İç güvenlik harekat durum raporları ve insansız hava araçlarının ilettiği anlık istihbarat bilgileri ile Genelkurmay'ın baskından 1 ay önce haberdar olduğu ileri sürüldü. İddiaya göre, insansız hava aracı, saldırının gerçekleştiği 10 Ekim günü sabah saat 09.35'ten itibaren, yani saldırının başlamasından 3.5 saat önce, aldığı görüntüleri Genelkurmay Elektronik Sistemler Komutanlığı'na ve İkinci Başkan'a iletmeye başladı. Gazete, iletilen görüntülere ait olduğunu belirttiği fotoğraflara da haberde yer verdi.
Taraf Gazetesi, Dağlıca baskınının da Genelkurmay Başkanlığı tarafından önceden bilindiğini yazmıştı.
Kaynak
Kanal 1 haber habercilik mesleğinde sizleri yeni bir sıfatla
tanıştırmıştı; yapıştırmacı gazetecilik... Gerçi biz uyarıp biz
dinliyoruz... Ama mesleğimizin ilkeleri, bu konuda yorulmamayı
emrediyor... Üzgünüz ama sizleri bir kez daha yapıştırmacı gazetecilik
örneğiyle meşgul edeceğiz... Dün bir gazetede yeralan fotoğraflar, akşam
da haber bültenlerine konu oldu... Fotoğraf ve görüntülerin Aktütün
baskını öncesi ve sırasında çekildiği ve Genelkurmay'ın saldırıyı sadece
gökyüzünden izlediği vurgulanıyordu... Peki o görüntüler gerçekten de
Aktütün saldırısından mı? İşte size bir yapıştırmacı gazetecilik örneği
daha...
http://video.haberturk.com/Video.asp...&k_A=haberturk
Daha önhce örneğini gözler önüne getirmiştik... Habercilik güven
mesleğidir... Sayfaya ya da televizyonda bülteninize girecek haberlerin
titiz bir elekten geçmesi gerekir... Çünkü haber, habercinin namusudur...

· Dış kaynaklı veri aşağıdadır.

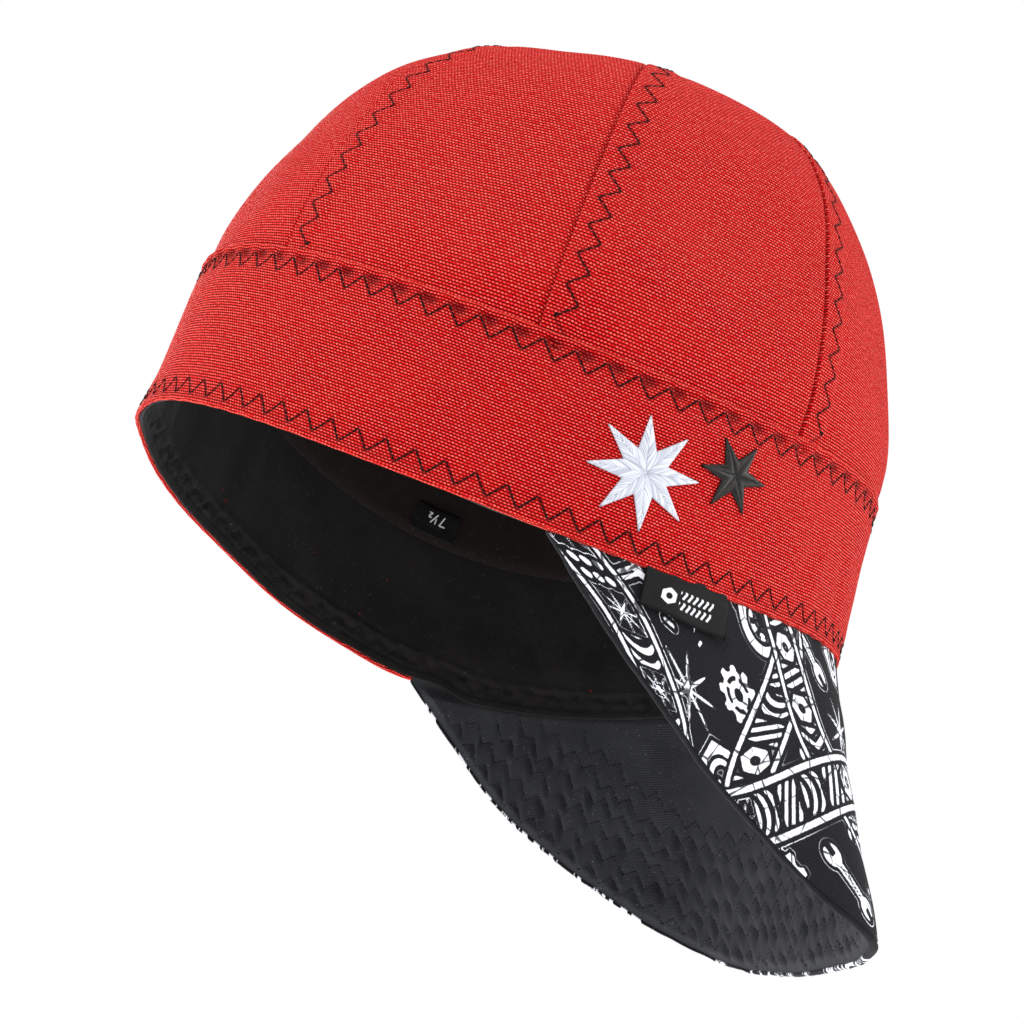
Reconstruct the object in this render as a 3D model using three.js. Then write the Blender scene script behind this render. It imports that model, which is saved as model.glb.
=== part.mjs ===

Ve o müessese hiçbir şekilde riske edilemez...
İşte size yeni örnek... Dün Taraf Gazetesi'nde yer alan fotoğrafların
üzerindeki başlıkta şunlar yazıyordu: AKTÜTÜN'Ü İTİRAF EDİN DEMİŞTİK...
BİZ AÇIKLIYORUZ... İç yayfalardaki başlıkta ise; CANLI YAYINDA KARAKOL
BASKINI deniyordu...
İşte size basında ilginç bir renk olarak yayın hayatını sürdüren gazeteye
konu olan fotoğrafların görüntüsü... Bazı olaylarda sergilenen editoryal
zeka ve dikkat maalesef servis edilen bu fotoğraflarda gösterilmemiş...
Neden mi? Anlatacağız... Ama önce editoryal kalibrenin grand zero yani
sıfır noktasında oluğu diğer örnekleri hatırlatalım... Bu fotoğrafın
görüntüleri dün akşam hemen tüm haber bültenlerinde de yayınlandı... Ve
"Aktütün baskınının casus uçaktan çekilmiş görüntüleri" başlığıyla...
Ne diyor gazete ve haber bültenleri, aynen okuyoruz: Tarih 3 Ekim'i yani
saldırı gününü gösteriyor... Bakın saatler ise olaydan 3.5 saat
öncesini... Ve teröristler ne yapıyor... Az sonra saldıracaklar ve siper
kazıyorlar...
Bir başka fotoğrafın altındaysa, casus uçaklar, saldırı anını karargaha
da canlı izletti. deniyor... Yani bu görüntü saldırı anında çekilmiş... Ne demiştik; bu görüntüler, haber ajansının servisiyle haber bültenlerinde de aynen kullanıldı... Ve yine
biz ne demiştik... Haberciliğin yeni hastalığı yapıştırmacı gazetecilik...
Çünkü...
Bakın... Saldırı gününü gösteren ve olaydan 3.5 saat önce çekilen bu
görüntüler nereden? Zaten üzerinde de var... 37. 09 enlem... 44.07
boylam... Neresiymiş, Kuzey Irak.. Aktütün ya da yakını değil... Peki
Aktütün'e mesafe ne? Kuş uçuşu 20 kilometre... Peki dağları aşıp,
yürüyerek gittiğinizde mesafe ne? 65-70 km. Peki, siz hiç 65-70
kilometreden ve dağların ardından insan öldürebilen tüfekler gördünüz
mü?...
Diyelim ki teknolojik gelişmelerden haberimiz yok... İşte size diğer
fotoğraf... Burada enlem ve boylam ne... 36.20'ye 45.04 .. peki nereye
denk geliyor... İran sınırına yakın ... daha da açalım, Kandil dağı...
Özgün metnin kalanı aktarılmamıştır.